Iran’s economic crisis has now reached the point where even middle-income households struggle to secure the minimum daily calories needed for survival. This represents more than a temporary downturn. It signals a profound transformation of the country’s social structure and the erosion of the middle class—the traditional pillar of economic growth, social stability, and cultural development.
The Middle Class Is Disappearing
On July 9, the newspaper Siasat-e Rooz, in an editorial titled “From Food Coupons to Calories: A Bitter Admission of Expanding Poverty,” acknowledged the broader consequences of this decline.
The paper argued that when the middle class loses purchasing power, job security, and hope for the future, the consequences extend far beyond household budgets. Investment, production, education, marriage rates, family formation, mental health, and public trust all begin to deteriorate.
It further noted that if income deciles seven, eight, and nine are no longer meaningfully distinguishable from one another, serious questions must be asked about what has happened to the social class that once served as the engine of Iran’s economy.
Perhaps even more alarming, the article acknowledged that some middle-income families are now unable to obtain the minimum caloric intake required for daily life. Once an economy reaches the point where the issue is no longer the loss of luxury goods but the inability to purchase basic food, it is no longer facing a routine economic fluctuation. It is confronting structural impoverishment.
Inflation Is Deepening Regional Poverty
The newspaper Sazandegi, writing on July 8 under the headline “The Provincial Distribution of Poverty,” warned that inflation is not affecting all parts of Iran equally.
While much attention has focused on the shrinking middle class, the paper argued that a more troubling development has received less notice: the changing geography of poverty. Provinces already burdened by high unemployment, low incomes, and structural deprivation have suffered disproportionately from inflation.

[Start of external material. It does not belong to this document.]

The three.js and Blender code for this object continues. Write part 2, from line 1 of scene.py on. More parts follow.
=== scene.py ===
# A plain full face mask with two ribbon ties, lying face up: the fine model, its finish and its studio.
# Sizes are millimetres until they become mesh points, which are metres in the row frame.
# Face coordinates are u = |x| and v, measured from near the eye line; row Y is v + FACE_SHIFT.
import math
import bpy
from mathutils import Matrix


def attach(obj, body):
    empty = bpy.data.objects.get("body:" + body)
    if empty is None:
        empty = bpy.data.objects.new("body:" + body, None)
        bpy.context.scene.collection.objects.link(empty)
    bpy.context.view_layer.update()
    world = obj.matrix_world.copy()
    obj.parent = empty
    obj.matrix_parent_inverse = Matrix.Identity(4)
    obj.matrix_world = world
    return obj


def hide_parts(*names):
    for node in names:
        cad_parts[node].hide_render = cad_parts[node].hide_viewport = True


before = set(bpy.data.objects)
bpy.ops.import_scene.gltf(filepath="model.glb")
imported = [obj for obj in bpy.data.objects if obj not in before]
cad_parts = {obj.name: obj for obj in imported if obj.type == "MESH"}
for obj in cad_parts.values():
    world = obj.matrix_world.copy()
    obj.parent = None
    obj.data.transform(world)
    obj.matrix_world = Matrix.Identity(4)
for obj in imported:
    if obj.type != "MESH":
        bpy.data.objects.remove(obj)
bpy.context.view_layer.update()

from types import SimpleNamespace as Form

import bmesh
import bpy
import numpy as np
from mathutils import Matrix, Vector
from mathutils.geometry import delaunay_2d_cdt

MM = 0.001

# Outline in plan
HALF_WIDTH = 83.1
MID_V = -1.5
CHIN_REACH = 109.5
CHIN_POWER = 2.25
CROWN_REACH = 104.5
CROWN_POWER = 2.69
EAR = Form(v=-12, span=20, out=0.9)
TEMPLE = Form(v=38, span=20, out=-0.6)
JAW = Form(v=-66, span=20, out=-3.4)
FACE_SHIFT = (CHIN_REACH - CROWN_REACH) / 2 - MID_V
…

According to the report, inflation has not only weakened the middle class but has made Iran’s poorest provinces even poorer.
Economists describe this phenomenon as the “inheritance of poverty”—a condition in which poverty is transmitted from one generation to the next. Children born into low-income families in economically disadvantaged provinces are significantly less likely to receive quality education, adequate nutrition, proper healthcare, or meaningful employment opportunities. As a result, escaping poverty becomes increasingly difficult, and regional inequalities become entrenched.
From this perspective, inflation is no longer simply a monetary issue. It has become a powerful driver of long-term inequality.
Sixteen Years of Declining Living Standards
Another Iranian outlet, Eghtesad24, published an analysis on July 7 titled “Sixteen Years of Rising Poverty: How Iranian Wages Fell to Just $3 a Day.”
The article described a dramatic collapse in the dollar value of Iran’s minimum wage between 2010 and 2026. What was once the equivalent of roughly $400 per month has fallen to below $100.
The report characterized this as more than statistical decline. It described it as a process of gradual, structural impoverishment fueled by comprehensive sanctions, repeated currency devaluations, and government wage suppression.
Between 2018 and 2025, Iran remained trapped in chronic stagflation. During this period, average wages hovered around $140 per month in dollar terms, while governments consistently prevented wage increases from keeping pace with inflation and the collapsing value of the national currency.
According to the article, the burden of this economic mismanagement fell almost entirely on salaried workers, while wealth became increasingly concentrated among quasi-state institutions, politically connected monopolies, and beneficiaries of preferential access to foreign currency.
The Way Forward
The economic catastrophe unfolding in Iran—and increasingly acknowledged by the country’s own media—reveals the priorities of the ruling establishment.
Rather than focusing on improving living standards or ensuring that ordinary citizens can afford the necessities of life, the government continues to devote enormous resources to expanding its missile, drone, and nuclear capabilities, while financing allied proxy forces across the region.
Many critics argue that the international community should abandon expectations that economic engagement alone will moderate the government’s behavior. Instead, they contend that Tehran should face sustained international accountability for its domestic repression and for alleged crimes against humanity.
They further argue that reducing the state’s capacity for repression—including its reliance on executions and political violence—would create the conditions not only for greater freedom inside Iran but also for improved regional stability. In their view, lasting peace and economic recovery depend on addressing the political structures that have produced both domestic hardship and regional instability.
The evidence increasingly suggests that Iran’s economic collapse is not simply the result of economic mismanagement. It is the consequence of political priorities. Any meaningful solution must therefore confront those priorities directly.